■ **Written task**: Return all lines where the word "parts" can be found.

--- The input ---

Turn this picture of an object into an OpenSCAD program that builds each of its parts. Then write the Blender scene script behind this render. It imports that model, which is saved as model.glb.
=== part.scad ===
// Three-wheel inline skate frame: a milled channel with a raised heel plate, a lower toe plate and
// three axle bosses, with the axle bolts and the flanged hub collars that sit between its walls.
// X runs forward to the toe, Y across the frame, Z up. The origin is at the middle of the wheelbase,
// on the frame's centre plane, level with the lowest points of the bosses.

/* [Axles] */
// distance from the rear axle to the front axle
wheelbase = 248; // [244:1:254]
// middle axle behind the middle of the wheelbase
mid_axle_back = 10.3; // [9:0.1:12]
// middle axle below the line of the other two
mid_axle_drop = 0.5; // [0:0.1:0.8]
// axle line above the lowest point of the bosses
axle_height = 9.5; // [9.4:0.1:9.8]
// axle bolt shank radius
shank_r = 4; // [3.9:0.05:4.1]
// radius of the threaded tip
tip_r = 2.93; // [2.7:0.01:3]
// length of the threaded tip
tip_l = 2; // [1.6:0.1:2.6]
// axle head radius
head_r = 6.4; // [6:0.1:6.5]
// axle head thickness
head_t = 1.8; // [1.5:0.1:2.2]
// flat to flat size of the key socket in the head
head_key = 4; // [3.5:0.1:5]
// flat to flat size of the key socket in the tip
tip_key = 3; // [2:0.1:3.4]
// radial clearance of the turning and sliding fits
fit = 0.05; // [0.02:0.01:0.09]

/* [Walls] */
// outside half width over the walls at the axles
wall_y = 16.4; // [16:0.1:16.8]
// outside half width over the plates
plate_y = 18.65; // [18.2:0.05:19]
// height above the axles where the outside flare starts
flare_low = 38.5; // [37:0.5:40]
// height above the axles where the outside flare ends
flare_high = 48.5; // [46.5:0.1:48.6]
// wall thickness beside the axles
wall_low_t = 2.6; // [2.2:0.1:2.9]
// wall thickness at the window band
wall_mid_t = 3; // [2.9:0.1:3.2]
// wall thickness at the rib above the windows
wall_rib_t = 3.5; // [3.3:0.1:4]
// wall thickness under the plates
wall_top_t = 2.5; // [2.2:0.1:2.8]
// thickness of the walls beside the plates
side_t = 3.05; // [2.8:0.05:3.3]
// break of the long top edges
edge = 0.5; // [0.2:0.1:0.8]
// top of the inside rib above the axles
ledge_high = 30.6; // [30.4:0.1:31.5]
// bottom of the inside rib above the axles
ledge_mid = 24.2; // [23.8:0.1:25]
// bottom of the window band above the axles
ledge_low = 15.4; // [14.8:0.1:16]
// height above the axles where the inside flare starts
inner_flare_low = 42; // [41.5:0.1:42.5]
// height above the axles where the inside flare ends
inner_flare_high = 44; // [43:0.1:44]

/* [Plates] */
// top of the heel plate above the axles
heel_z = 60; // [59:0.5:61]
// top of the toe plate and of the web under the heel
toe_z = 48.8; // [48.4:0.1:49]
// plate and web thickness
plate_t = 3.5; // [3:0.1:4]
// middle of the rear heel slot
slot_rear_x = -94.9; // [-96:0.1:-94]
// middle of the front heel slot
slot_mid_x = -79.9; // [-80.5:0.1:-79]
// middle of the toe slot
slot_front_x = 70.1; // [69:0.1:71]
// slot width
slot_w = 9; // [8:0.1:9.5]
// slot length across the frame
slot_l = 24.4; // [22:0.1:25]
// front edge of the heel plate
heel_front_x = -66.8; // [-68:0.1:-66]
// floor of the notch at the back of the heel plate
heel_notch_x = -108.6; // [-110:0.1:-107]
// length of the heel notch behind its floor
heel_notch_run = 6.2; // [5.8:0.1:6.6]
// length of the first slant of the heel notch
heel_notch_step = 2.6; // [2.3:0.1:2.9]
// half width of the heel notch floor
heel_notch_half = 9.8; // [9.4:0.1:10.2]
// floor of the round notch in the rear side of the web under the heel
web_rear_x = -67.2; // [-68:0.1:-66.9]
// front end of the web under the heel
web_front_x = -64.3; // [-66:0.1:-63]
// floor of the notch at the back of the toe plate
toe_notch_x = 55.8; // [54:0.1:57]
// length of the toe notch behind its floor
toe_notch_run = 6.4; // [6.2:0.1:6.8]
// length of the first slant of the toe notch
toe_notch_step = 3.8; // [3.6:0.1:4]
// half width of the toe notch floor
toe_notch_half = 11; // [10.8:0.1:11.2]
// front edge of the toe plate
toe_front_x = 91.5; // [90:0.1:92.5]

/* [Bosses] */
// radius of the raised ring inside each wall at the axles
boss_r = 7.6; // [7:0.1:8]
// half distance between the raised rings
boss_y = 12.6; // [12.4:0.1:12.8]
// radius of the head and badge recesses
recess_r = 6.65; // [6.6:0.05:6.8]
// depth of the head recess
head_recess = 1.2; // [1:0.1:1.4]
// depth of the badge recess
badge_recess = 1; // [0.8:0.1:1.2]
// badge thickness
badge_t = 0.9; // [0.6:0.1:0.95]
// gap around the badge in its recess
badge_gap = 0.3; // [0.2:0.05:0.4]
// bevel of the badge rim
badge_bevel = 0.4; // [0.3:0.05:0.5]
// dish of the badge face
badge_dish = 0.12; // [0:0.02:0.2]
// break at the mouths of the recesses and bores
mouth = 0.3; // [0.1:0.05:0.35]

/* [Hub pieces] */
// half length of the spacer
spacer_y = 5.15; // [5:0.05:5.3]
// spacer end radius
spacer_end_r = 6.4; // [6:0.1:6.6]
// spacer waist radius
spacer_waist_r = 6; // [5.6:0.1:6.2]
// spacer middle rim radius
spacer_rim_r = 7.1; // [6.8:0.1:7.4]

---
--- The input ---

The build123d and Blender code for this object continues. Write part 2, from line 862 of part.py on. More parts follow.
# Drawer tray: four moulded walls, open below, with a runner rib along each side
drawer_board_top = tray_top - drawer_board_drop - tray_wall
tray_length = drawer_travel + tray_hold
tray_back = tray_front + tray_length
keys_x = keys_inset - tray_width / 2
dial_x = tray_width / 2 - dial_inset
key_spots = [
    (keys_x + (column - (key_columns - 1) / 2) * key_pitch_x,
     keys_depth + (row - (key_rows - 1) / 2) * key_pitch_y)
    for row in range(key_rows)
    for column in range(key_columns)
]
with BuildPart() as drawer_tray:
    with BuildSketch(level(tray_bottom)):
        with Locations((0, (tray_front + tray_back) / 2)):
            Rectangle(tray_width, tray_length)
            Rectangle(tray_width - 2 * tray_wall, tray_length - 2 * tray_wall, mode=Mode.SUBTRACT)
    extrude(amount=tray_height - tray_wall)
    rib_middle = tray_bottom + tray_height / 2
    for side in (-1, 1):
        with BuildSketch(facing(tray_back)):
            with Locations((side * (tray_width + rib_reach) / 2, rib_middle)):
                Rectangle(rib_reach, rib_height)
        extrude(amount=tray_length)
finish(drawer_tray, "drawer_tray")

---

■ **Final result**:
Turn this picture of an object into an OpenSCAD program that builds each of its parts. Then write the Blender scene script behind this render. It imports that model, which is saved as model.glb.
The build123d and Blender code for this object continues. Write part 2, from line 862 of part.py on. More parts follow.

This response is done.